4. Next time I post, I will detail every single thought and word, this way when I post in a discussion threat about having to wait yet another day to see my son, which of course is causing anxiety (do I really have to spell this shit out, well I guess so). No, I'm not chit chatting, I am explaining how I feel and I am sorry that I am not clear to every one else. I didn't realize my job was to make everybody else f*cking happy. I was under the impression that joining a PTSD forum would allow me to vent, discuss and be emotionally vulnerable for my healing....NOT YOURS!!!

5. I hope you all can understand this as I don't want to have to do this over and over and over again because you are rude, insecure and obviously having a harder time with your emotions than you think. If you read a post I write and don't like it, walk away, you are not being held at gunpoint to tell me what you think about me.

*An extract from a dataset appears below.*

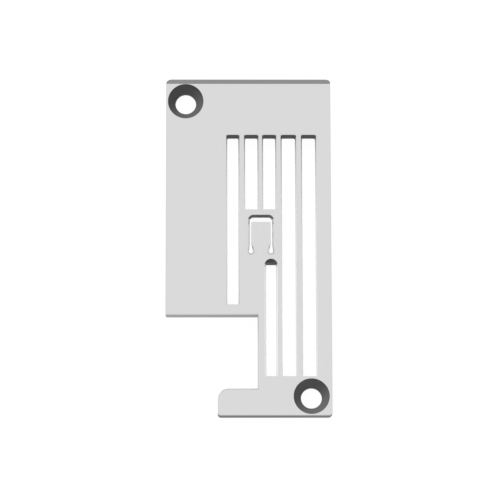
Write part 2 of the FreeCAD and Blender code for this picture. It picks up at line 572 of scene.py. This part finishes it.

I never said I was a nice person or a happy person or a stable person, but I suppose since I need to spell everything out for people, here it is. I am not a nice person, I am not a happy person, I am not a stable person....I have PTSD goddammit, so deal.
 
Okay, on that note, I just want to say that I hate going to stores too. I use to enjoy it, but as I got sick (not ptsd) it became harder and I liked it less. Now, I try not to think about it too far in advance or the anxiety gets the best of me. Kudos to you for getting there and being able to go through with it.

Cherry blossom had a point, and you have a point. But it goes both ways, doesn't it, since you both have PTSD, as far as dealing with it?
 
I suppose if I actually laughed at her to her face, your right. I would be wrong. Unfortunately, once again someone didn't know nor asked before calling me names. Like, "hey, I really hope you waited until she stormed out to laugh", then this would not have been so bad. I would just prefer a person not reply if they are not going to clarify before accusing.
 
You can't make everyone happy. Especially if you can not make yourself happy. Though I find it easier, usually, to make others happy before myself. Such a bad cycle I think.
 
Yeah, I know Britt, it is not that I don't try. I try super hard to at least be a good person. Of course, I hate shopping, but I don't treat people like shit. I would never laugh at a person to their face. Of course, nobody here would know that, but I'm not anyones friend here. I'm here for support and to provide support. My son just got here, so I gotta go

Thanks Britt
 
@Ghostybear73 please tone down the rampage, especially against a staff member, of whom deal with enough shit helping manage this community, and don't need more. I will agree that everyone has a choice of what they comment upon, and whether they should comment or keep it to themselves, HOWEVER; when you post something into a community, you ARE going to get diverse responses. What YOU choose to take, and what YOU choose to discard and not respond to, is YOUR choice as well. It is a double sided coin, so to speak, and both parties are equally right to post.
 
That's kind of hard to do. Its one of the reasons I am here. I have no control over my rage and I am pretty sure we talked about it. However, as I go back and look at the posts some of the things she said were innapropriate without all the information. However, I will stop posting so as to not offend anyone again
 
You obviously didn't read what I said... and rage is no excuse. You shouldn't post here if you're in a rage, otherwise you attack others, which is against the rules. I didn't say either was right, I said if you post it, others will have diverse opinions to your own and could say anything... just as you can share your opinion on another's thread, which may differ from their own.

You take what you want from responses, ignoring those you don't agree with. Arguments occur because people try and argue their opinion, which is neither right nor wrong, its just your opinion / their opinion.